▸ **Set problem**
Repeat every entry in the listing below, exactly.

[Object modeling scripts]
################

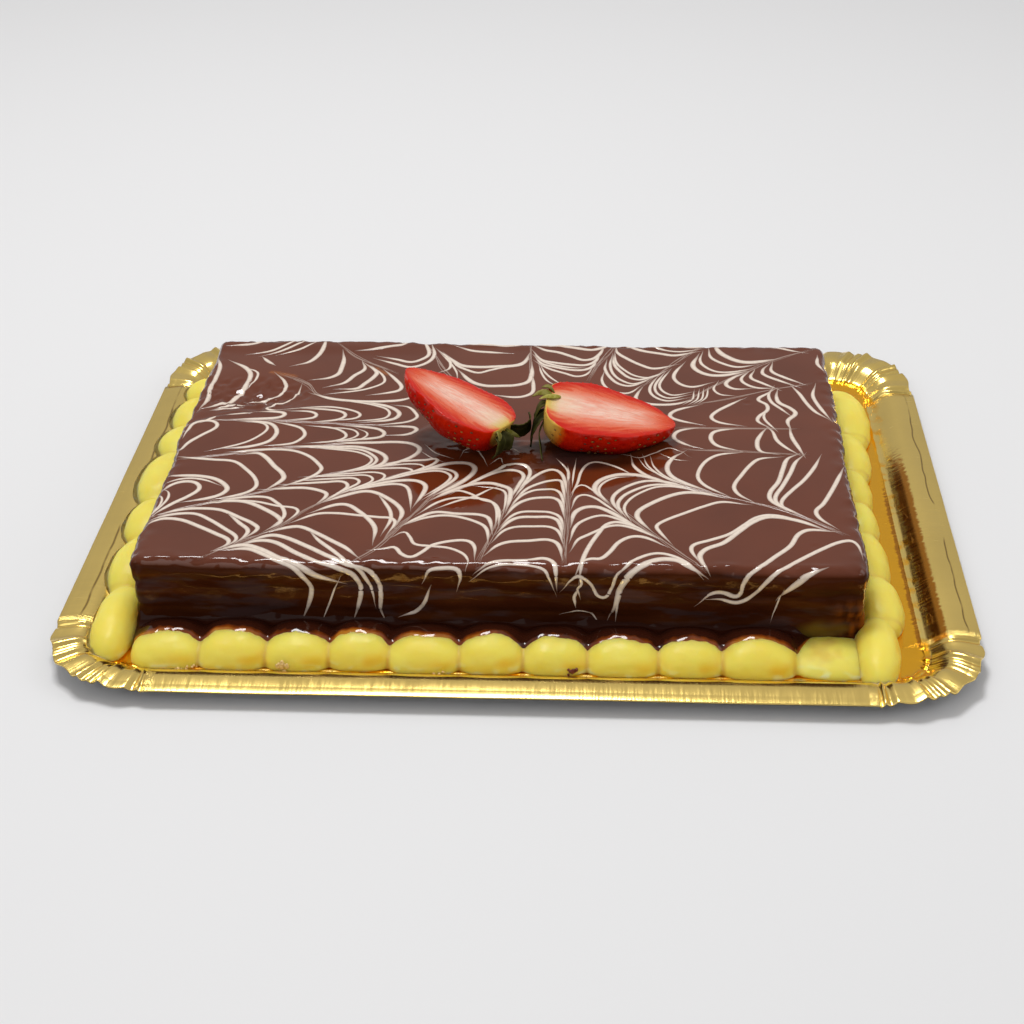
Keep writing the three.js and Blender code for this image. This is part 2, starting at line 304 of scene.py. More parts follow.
def node(tree, kind, settings=None, **sockets):
    """Adds a node. A socket's value is a number, a colour or another node's output."""
    made = tree.nodes.new("ShaderNode" + kind)
    for key, value in (settings or {}).items():
        setattr(made, key, value)
    for key, value in sockets.items():
        target = made.inputs[int(key[1:])] if key[0] == "i" and key[1:].isdigit() \
            else made.inputs[key.replace("_", " ")]
        if isinstance(value, bpy.types.NodeSocket):
            tree.links.new(value, target)
        else:
            target.default_value = value
    return made


def place(tree):
    return node(tree, "TexCoord").outputs["Object"]


def cloudy(tree, where, scale, detail=3.0, stretch=None):
    """Noise over a place, stretched where the real marks are."""
    if stretch:
        where = node(tree, "Mapping", Vector=where, Scale=stretch).outputs[0]
    return node(tree, "TexNoise", Vector=where, Scale=scale, Detail=detail).outputs["Fac"]


def along_noise(tree, arc, detail):
    """Slow noise along the tray's rim."""
    return node(tree, "TexNoise", {"noise_dimensions": "1D"}, W=arc, Scale=0.035,
                Detail=detail).outputs["Fac"]


def ramp(tree, value, low, high, to_low=0.0, to_high=1.0):
    return node(tree, "MapRange", {"clamp": True}, Value=value, From_Min=low,
                From_Max=high, To_Min=to_low, To_Max=to_high).outputs[0]


def math_node(tree, operation, a, b=0.0):
    return node(tree, "Math", {"operation": operation}, i0=a, i1=b).outputs[0]


def mixed(tree, share, low, high):
    """Mixes two colours, each given as a tuple or a socket."""
    mix = node(tree, "Mix", {"data_type": "RGBA"}, i0=share)
    for index, value in ((6, low), (7, high)):
        if isinstance(value, bpy.types.NodeSocket):
            tree.links.new(value, mix.inputs[index])
        else:
            mix.inputs[index].default_value = (*value, 1)
    return mix.outputs[2]


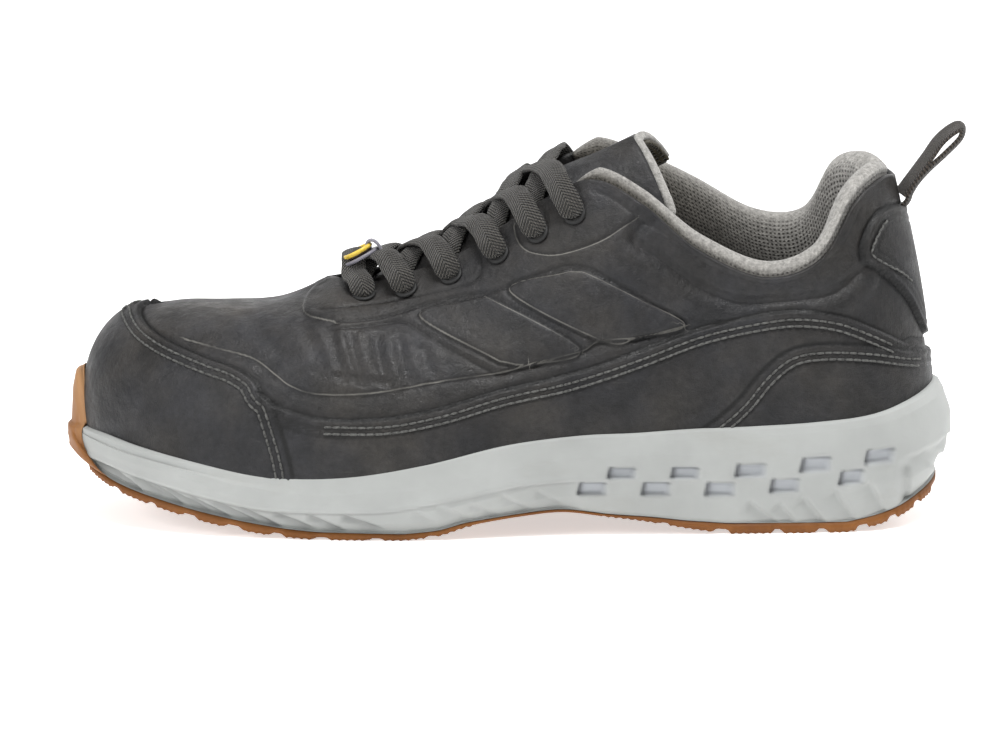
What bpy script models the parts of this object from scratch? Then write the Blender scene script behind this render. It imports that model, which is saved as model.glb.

################

▸ **Solution below**
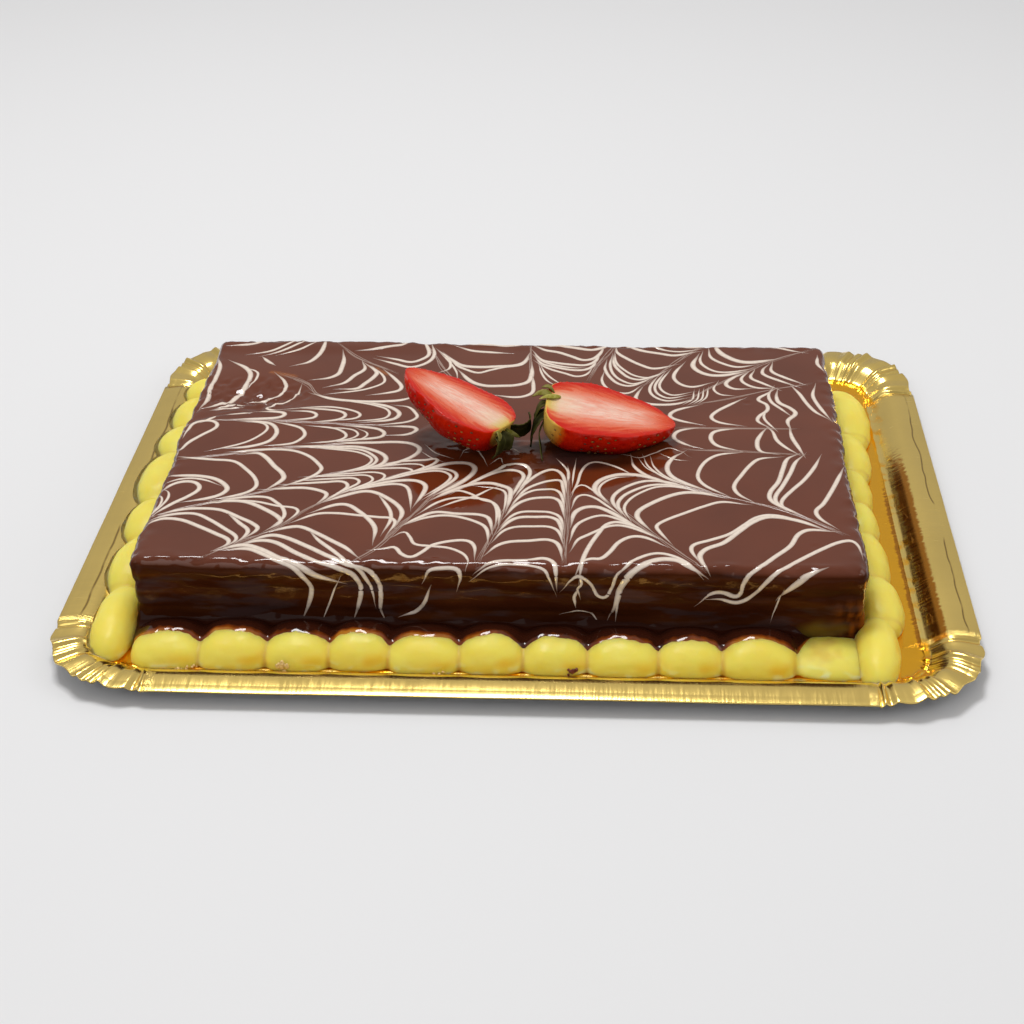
Keep writing the three.js and Blender code for this image. This is part 2, starting at line 304 of scene.py. More parts follow.
def node(tree, kind, settings=None, **sockets):
    """Adds a node. A socket's value is a number, a colour or another node's output."""
    made = tree.nodes.new("ShaderNode" + kind)
    for key, value in (settings or {}).items():
        setattr(made, key, value)
    for key, value in sockets.items():
        target = made.inputs[int(key[1:])] if key[0] == "i" and key[1:].isdigit() \
            else made.inputs[key.replace("_", " ")]
        if isinstance(value, bpy.types.NodeSocket):
            tree.links.new(value, target)
        else:
            target.default_value = value
    return made


def place(tree):
    return node(tree, "TexCoord").outputs["Object"]


def cloudy(tree, where, scale, detail=3.0, stretch=None):
    """Noise over a place, stretched where the real marks are."""
    if stretch:
        where = node(tree, "Mapping", Vector=where, Scale=stretch).outputs[0]
    return node(tree, "TexNoise", Vector=where, Scale=scale, Detail=detail).outputs["Fac"]


def along_noise(tree, arc, detail):
    """Slow noise along the tray's rim."""
    return node(tree, "TexNoise", {"noise_dimensions": "1D"}, W=arc, Scale=0.035,
                Detail=detail).outputs["Fac"]


def ramp(tree, value, low, high, to_low=0.0, to_high=1.0):
    return node(tree, "MapRange", {"clamp": True}, Value=value, From_Min=low,
                From_Max=high, To_Min=to_low, To_Max=to_high).outputs[0]


def math_node(tree, operation, a, b=0.0):
    return node(tree, "Math", {"operation": operation}, i0=a, i1=b).outputs[0]


def mixed(tree, share, low, high):
    """Mixes two colours, each given as a tuple or a socket."""
    mix = node(tree, "Mix", {"data_type": "RGBA"}, i0=share)
    for index, value in ((6, low), (7, high)):
        if isinstance(value, bpy.types.NodeSocket):
            tree.links.new(value, mix.inputs[index])
        else:
            mix.inputs[index].default_value = (*value, 1)
    return mix.outputs[2]


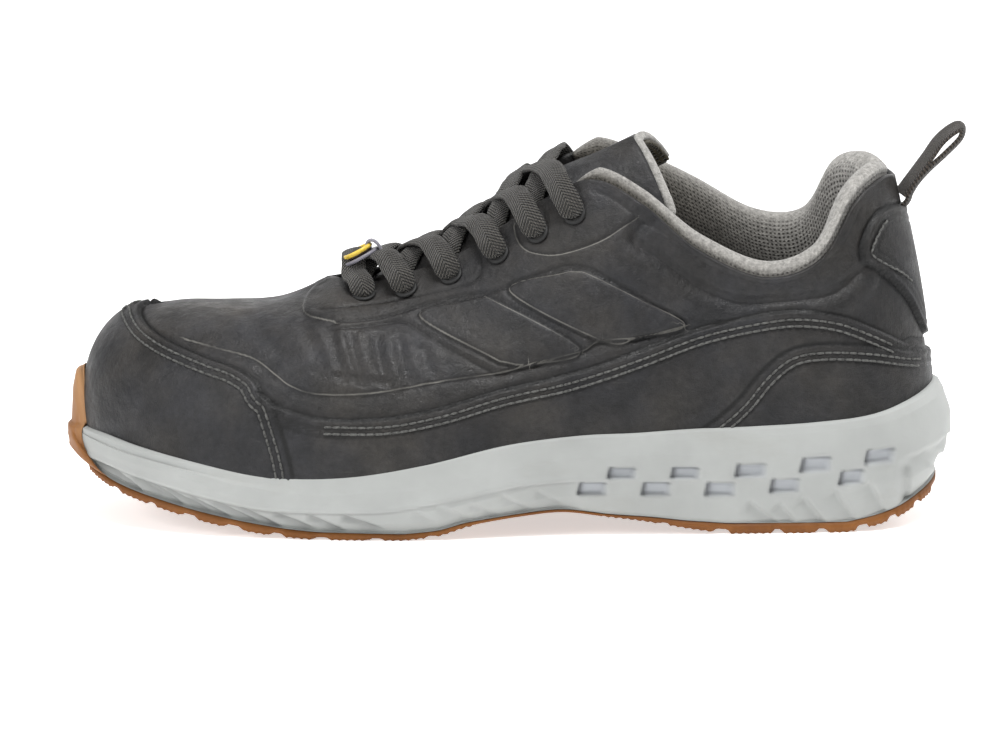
What bpy script models the parts of this object from scratch? Then write the Blender scene script behind this render. It imports that model, which is saved as model.glb.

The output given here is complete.